Wednesday, November 28, 2012

Veronika Maine-chance continued

So. One lunch hour, S, who is a very busy woman, returned to the store with her useless pants and, after a bit more palaver was handed $175. Money, I mean. Actual folding stuff.
What the ...! When I was given a piece of plastic and a deadline for redeeming it?
Thus did I make my third visit to the Willis Street store, to ask a Counter Person if someone could explain this discrepancy in S's and my treatment when we were returning goods for exactly the same reason. CP couldn't explain it but promised someone would call to do so.
They did. To my astonishment they bypassed my question altogether and said that if I brought the card into the shop I too would be refunded in cash.
In I went. But of course it was never going to be that simple.
Once more "the system" was to make its unreasonable demands on us mere mortals. It wouldn't let CP simply open the till and give me the money. Oh no. It had to be appeased by a ritual offering: I would have to buy something to the value of the card, using the card, then return what I'd bought, at which point I could I have my money.

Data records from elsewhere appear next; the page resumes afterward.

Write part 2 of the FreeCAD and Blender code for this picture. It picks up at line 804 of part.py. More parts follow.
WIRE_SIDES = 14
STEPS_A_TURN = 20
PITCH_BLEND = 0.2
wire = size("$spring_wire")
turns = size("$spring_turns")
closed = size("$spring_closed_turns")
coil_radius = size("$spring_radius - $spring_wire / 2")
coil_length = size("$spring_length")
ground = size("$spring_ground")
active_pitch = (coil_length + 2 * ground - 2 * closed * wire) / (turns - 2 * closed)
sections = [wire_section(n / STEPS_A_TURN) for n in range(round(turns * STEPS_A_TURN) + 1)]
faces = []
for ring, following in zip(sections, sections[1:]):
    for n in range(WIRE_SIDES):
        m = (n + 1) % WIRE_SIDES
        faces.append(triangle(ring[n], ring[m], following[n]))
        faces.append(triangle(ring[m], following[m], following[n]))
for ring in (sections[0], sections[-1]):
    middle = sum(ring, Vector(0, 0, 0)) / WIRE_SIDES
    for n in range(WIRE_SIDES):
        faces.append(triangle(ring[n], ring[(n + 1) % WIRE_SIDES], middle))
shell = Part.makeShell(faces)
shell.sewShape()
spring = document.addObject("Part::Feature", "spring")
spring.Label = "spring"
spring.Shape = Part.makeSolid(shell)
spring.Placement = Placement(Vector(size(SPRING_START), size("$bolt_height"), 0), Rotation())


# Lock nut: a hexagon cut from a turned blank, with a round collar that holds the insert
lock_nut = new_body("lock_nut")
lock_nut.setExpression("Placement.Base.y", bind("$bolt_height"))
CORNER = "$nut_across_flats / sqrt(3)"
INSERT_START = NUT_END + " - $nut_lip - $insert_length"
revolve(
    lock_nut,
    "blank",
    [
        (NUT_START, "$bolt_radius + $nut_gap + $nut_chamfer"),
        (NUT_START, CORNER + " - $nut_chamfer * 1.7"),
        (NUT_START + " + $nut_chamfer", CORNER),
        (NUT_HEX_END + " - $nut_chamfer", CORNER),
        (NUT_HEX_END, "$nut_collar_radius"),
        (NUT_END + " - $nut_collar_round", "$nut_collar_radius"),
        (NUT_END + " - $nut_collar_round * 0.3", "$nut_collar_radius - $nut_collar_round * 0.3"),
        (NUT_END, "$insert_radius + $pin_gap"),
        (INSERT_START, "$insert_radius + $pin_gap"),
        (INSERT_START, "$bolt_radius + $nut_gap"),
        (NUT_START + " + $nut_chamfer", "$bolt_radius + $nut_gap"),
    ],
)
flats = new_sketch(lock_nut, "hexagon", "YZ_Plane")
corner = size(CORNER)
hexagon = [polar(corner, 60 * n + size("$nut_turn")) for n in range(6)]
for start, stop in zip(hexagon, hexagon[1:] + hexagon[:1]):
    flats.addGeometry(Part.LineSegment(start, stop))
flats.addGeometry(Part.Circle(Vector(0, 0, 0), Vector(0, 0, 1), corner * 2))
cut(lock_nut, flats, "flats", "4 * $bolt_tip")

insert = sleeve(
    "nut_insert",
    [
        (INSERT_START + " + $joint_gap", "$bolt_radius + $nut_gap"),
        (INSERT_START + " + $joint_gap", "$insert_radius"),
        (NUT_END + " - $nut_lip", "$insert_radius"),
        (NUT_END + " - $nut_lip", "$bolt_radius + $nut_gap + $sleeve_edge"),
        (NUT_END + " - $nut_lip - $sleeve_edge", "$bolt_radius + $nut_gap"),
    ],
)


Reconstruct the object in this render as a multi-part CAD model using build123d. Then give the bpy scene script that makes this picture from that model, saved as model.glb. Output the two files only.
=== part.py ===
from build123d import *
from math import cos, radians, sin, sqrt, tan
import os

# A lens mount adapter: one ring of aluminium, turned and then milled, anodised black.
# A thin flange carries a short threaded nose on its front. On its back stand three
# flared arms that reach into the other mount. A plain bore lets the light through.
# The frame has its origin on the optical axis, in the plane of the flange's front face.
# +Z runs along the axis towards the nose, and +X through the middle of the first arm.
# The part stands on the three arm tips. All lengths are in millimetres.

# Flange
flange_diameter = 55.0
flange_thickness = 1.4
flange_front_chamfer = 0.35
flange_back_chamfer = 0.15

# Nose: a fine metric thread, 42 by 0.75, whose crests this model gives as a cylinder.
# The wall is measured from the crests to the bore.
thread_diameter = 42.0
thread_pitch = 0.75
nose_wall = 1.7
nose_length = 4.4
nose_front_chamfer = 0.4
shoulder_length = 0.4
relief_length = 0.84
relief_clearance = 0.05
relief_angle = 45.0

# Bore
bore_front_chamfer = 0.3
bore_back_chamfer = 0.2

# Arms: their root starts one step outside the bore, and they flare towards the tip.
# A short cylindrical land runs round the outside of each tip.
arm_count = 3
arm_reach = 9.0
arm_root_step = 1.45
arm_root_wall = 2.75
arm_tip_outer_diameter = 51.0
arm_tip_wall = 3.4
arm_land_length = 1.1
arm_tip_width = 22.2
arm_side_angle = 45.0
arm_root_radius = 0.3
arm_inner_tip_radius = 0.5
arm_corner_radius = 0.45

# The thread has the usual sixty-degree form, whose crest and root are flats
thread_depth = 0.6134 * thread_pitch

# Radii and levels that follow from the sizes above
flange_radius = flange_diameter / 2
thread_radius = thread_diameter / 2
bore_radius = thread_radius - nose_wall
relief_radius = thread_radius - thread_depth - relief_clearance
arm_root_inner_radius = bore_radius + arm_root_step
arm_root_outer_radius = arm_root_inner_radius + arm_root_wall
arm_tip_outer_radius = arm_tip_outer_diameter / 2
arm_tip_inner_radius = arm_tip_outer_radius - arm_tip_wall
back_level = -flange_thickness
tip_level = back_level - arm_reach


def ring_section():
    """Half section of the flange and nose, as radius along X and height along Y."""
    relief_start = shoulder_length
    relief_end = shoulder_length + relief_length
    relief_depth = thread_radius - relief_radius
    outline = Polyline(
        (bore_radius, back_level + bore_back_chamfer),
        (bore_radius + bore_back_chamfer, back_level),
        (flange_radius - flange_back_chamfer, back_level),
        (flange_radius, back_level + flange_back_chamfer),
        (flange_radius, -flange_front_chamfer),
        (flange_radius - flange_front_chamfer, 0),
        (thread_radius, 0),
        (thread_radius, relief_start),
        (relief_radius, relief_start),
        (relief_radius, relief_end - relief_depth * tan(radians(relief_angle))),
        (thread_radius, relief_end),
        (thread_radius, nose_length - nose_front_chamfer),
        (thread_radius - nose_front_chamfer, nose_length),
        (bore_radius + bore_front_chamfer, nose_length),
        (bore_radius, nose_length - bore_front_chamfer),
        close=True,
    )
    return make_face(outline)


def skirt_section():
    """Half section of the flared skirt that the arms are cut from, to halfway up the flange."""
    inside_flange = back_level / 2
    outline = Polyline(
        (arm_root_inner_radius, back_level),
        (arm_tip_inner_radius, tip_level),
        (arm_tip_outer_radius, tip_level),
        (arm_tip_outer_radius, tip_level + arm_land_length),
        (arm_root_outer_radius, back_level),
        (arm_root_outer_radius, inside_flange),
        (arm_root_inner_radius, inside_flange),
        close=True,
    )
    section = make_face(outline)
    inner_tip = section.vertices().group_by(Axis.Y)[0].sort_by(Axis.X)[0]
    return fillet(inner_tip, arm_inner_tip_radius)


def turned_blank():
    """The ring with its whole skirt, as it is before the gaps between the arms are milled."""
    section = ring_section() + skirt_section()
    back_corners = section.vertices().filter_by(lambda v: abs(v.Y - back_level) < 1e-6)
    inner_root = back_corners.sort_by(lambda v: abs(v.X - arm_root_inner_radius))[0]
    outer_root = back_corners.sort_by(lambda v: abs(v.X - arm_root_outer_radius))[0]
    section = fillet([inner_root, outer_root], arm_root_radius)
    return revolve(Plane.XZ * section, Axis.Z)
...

This had to be explained twice before I dimly perceived that the purchase would be a charade and the return instant.
So this was how I came to be directed to the racks to pretend to choose what I was going to pretend to buy using my pretend card so that I could pretend to return it so that they could pretend to give me my (real) money back on the item I never wanted in the first place.

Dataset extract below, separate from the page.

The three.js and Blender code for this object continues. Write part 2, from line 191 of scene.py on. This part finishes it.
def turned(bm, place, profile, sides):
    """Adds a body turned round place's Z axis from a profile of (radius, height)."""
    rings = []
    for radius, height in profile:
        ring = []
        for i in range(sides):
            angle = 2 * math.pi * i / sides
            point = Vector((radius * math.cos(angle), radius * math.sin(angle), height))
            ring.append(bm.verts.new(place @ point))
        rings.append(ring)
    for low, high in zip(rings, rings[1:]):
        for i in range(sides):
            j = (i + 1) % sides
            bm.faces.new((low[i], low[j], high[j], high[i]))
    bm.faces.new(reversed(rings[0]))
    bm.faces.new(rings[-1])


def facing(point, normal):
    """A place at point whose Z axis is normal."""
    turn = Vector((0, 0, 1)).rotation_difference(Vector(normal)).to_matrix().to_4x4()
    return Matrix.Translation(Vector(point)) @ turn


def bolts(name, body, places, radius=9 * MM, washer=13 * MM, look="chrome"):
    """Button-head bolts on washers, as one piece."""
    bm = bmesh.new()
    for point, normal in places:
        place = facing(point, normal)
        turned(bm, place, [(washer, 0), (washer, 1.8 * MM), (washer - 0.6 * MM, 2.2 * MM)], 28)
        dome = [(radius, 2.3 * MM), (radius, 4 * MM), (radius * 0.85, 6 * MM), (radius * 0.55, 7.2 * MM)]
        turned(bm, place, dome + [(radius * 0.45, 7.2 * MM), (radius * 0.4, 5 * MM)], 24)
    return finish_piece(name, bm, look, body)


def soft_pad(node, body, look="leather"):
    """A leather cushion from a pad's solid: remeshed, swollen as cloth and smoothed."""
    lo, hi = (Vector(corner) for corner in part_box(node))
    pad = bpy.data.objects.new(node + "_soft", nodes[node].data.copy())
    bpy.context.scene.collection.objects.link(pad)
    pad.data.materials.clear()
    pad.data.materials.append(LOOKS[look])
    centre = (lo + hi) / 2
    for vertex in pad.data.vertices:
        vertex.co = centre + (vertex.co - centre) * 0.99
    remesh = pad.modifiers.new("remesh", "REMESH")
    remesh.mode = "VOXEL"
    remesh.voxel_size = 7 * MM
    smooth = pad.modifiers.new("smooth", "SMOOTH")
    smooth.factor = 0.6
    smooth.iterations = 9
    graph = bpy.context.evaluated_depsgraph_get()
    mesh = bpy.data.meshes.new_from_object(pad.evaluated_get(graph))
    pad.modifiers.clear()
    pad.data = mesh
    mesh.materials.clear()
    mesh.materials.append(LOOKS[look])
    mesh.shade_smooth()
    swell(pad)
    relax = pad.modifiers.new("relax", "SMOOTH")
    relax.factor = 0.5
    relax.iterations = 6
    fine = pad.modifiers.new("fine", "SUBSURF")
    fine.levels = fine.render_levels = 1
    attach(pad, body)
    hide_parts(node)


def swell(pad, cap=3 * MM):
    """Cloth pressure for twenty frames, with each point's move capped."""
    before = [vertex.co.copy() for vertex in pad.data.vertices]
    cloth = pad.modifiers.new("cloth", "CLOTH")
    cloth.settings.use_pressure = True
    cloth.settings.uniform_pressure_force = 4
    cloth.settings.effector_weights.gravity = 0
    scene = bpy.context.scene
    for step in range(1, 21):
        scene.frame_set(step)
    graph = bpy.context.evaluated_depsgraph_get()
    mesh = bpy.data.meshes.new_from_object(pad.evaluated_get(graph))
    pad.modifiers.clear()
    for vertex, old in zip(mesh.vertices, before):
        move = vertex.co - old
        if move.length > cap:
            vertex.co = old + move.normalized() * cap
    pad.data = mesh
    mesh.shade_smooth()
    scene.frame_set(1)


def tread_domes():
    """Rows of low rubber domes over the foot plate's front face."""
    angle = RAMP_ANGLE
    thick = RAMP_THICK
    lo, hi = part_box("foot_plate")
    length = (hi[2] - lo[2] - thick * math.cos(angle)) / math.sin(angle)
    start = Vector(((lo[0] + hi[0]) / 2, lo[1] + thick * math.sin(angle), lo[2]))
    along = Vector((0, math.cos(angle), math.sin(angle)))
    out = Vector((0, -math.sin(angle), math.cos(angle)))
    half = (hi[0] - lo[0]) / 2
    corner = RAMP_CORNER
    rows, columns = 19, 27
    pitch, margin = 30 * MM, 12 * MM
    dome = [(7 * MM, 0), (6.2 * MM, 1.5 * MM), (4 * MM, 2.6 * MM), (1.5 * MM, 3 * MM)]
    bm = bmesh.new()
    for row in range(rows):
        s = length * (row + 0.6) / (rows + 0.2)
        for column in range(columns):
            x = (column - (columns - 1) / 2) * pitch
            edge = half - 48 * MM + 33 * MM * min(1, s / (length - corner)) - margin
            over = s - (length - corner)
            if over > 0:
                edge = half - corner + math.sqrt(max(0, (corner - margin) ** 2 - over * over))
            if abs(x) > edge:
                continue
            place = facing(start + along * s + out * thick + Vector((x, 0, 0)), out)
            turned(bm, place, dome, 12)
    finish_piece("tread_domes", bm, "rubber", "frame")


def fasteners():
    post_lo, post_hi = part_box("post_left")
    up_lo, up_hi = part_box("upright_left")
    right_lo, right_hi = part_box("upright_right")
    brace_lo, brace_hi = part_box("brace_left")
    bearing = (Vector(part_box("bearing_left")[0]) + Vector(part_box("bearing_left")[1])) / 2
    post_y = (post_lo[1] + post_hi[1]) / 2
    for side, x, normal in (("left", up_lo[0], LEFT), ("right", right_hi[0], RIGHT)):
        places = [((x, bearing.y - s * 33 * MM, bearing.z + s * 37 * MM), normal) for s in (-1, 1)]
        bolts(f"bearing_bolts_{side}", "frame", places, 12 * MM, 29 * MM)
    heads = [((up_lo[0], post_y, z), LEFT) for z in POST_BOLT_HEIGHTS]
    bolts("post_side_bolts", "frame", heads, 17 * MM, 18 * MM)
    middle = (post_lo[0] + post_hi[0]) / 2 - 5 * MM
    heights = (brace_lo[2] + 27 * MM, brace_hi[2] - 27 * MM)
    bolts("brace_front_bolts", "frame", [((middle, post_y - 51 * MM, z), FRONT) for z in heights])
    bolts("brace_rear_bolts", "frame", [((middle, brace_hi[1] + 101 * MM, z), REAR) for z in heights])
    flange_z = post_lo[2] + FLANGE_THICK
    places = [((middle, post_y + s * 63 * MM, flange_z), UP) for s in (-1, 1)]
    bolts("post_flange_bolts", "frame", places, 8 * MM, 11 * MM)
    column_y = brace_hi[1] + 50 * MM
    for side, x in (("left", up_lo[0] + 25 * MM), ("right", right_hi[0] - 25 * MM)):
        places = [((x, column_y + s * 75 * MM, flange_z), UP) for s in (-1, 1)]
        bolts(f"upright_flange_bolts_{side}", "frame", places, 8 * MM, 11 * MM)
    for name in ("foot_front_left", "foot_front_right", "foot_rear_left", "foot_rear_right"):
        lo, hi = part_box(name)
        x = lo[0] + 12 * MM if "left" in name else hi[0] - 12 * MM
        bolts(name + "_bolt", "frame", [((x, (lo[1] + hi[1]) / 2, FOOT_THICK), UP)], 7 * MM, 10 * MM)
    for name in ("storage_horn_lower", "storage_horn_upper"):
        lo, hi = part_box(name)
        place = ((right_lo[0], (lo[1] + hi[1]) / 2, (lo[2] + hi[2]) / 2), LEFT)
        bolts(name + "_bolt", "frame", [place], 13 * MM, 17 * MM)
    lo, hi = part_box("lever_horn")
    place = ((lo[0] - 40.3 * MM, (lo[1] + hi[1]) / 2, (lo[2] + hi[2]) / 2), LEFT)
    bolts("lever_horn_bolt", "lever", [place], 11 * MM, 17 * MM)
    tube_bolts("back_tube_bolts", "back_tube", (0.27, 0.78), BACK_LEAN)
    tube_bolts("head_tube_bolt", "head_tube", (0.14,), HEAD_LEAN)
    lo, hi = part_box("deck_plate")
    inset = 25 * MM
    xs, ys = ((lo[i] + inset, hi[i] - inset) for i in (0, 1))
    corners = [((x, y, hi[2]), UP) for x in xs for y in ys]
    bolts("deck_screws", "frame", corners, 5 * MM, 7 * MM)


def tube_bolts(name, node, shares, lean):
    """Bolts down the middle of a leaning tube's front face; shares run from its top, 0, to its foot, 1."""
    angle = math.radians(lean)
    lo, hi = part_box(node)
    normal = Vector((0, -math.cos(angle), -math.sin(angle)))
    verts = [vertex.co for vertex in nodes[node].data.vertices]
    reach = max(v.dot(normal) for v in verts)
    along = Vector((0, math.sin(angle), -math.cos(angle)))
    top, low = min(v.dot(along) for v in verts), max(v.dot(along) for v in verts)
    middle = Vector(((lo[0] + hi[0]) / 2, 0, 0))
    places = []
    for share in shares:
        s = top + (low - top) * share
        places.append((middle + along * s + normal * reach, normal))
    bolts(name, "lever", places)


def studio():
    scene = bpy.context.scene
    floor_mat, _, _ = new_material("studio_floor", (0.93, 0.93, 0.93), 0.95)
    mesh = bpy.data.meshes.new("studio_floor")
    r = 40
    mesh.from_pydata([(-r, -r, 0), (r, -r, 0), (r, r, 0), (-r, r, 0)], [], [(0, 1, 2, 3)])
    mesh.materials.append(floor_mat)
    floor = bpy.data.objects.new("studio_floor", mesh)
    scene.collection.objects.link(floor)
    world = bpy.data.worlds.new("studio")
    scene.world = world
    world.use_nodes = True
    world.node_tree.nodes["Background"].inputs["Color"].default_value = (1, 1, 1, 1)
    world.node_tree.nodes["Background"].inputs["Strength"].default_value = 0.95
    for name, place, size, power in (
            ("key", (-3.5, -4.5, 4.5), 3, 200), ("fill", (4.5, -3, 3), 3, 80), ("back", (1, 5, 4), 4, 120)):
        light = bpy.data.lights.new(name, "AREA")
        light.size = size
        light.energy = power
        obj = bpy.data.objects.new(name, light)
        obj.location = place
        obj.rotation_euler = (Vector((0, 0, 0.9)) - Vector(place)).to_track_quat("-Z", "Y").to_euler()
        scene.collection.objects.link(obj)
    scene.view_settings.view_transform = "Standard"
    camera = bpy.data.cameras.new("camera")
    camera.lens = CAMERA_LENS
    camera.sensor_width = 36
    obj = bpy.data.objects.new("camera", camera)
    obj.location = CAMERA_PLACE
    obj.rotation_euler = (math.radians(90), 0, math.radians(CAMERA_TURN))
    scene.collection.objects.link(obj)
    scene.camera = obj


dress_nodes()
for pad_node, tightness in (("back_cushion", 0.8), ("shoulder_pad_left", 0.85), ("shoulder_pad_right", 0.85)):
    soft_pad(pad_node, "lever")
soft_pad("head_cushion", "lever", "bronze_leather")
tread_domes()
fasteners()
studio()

By now dazed and confused, I browsed in the hope of finding something I vaguely liked in the right size at the right price. I'd slipped into some kind of parallel universe and the chances of getting out in one piece seemed to be diminishing by the second.

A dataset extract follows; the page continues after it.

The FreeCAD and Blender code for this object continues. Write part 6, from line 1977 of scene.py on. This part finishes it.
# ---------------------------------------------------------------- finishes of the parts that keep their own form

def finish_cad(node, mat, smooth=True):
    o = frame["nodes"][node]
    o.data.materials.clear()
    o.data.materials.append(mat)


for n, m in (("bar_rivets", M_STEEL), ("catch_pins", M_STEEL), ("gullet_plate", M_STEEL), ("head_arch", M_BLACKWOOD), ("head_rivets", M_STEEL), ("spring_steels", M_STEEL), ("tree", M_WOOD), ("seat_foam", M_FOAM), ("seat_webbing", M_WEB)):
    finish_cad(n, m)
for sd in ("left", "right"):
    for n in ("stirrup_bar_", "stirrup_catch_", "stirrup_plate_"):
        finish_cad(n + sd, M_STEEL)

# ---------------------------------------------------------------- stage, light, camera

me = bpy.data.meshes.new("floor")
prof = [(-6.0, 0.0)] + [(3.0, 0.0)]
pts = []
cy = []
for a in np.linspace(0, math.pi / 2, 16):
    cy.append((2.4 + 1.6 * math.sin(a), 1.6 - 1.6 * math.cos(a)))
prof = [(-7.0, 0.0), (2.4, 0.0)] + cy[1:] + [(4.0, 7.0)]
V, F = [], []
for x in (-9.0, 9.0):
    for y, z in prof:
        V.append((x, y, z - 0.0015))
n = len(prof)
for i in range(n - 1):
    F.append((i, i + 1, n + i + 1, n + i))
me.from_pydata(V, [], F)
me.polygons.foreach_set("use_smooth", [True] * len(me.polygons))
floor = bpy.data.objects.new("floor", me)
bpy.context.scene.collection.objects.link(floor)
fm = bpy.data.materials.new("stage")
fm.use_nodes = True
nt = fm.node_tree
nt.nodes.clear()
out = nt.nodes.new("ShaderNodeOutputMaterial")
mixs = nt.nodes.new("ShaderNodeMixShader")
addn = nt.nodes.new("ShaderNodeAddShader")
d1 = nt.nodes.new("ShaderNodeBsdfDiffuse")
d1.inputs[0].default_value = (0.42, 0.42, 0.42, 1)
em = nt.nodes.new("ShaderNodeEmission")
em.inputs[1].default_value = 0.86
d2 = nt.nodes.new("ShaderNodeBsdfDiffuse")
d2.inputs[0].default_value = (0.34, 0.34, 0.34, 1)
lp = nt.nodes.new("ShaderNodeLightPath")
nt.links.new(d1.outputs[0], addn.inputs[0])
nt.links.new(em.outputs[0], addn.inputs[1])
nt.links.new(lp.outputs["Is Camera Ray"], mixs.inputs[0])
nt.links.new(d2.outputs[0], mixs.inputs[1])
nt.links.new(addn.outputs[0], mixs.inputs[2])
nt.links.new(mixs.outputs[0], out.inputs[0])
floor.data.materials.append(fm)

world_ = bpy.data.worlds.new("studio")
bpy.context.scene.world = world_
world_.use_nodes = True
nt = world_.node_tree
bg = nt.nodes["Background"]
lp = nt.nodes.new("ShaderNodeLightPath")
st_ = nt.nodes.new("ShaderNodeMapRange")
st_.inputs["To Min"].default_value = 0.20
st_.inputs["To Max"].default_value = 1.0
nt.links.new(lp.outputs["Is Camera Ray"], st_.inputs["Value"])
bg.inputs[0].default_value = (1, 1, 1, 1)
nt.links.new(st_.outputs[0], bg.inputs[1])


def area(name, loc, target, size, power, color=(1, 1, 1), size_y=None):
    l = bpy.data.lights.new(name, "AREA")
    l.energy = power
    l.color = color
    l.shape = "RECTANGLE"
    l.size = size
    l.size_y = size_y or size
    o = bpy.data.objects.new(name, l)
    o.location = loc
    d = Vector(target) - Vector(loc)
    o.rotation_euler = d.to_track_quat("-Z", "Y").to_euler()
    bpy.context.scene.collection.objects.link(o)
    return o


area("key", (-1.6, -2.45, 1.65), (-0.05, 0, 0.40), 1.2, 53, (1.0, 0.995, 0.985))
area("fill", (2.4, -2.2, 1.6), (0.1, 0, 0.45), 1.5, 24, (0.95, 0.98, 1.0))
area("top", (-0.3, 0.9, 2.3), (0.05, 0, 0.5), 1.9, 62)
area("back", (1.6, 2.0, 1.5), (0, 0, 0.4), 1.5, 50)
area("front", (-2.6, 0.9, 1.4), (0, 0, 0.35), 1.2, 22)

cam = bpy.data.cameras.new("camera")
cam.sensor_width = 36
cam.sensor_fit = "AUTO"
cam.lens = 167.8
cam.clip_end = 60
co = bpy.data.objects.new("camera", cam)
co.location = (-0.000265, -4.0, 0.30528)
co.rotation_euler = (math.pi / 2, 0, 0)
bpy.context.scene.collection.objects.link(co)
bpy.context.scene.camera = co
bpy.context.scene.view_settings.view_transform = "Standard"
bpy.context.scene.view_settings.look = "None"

But the human brain is a wonderful thing. It was only a matter of minutes  before I realised a) that it mattered not a jot what was pushed across the counter, and b) it wasn't my job to search the racks but CP's.
We settled on a striped blazer, on sale at $179. The sort of thing a private-school mother would wear to the school gala. I "returned" it enthusiastically.
Rapidly restoring my grip on the situation, I offered to hand over the extra $4 so that CP could proceed to dump the value of the blazer straight back into my account via EFTPOS. She did so. And with one bound I was free.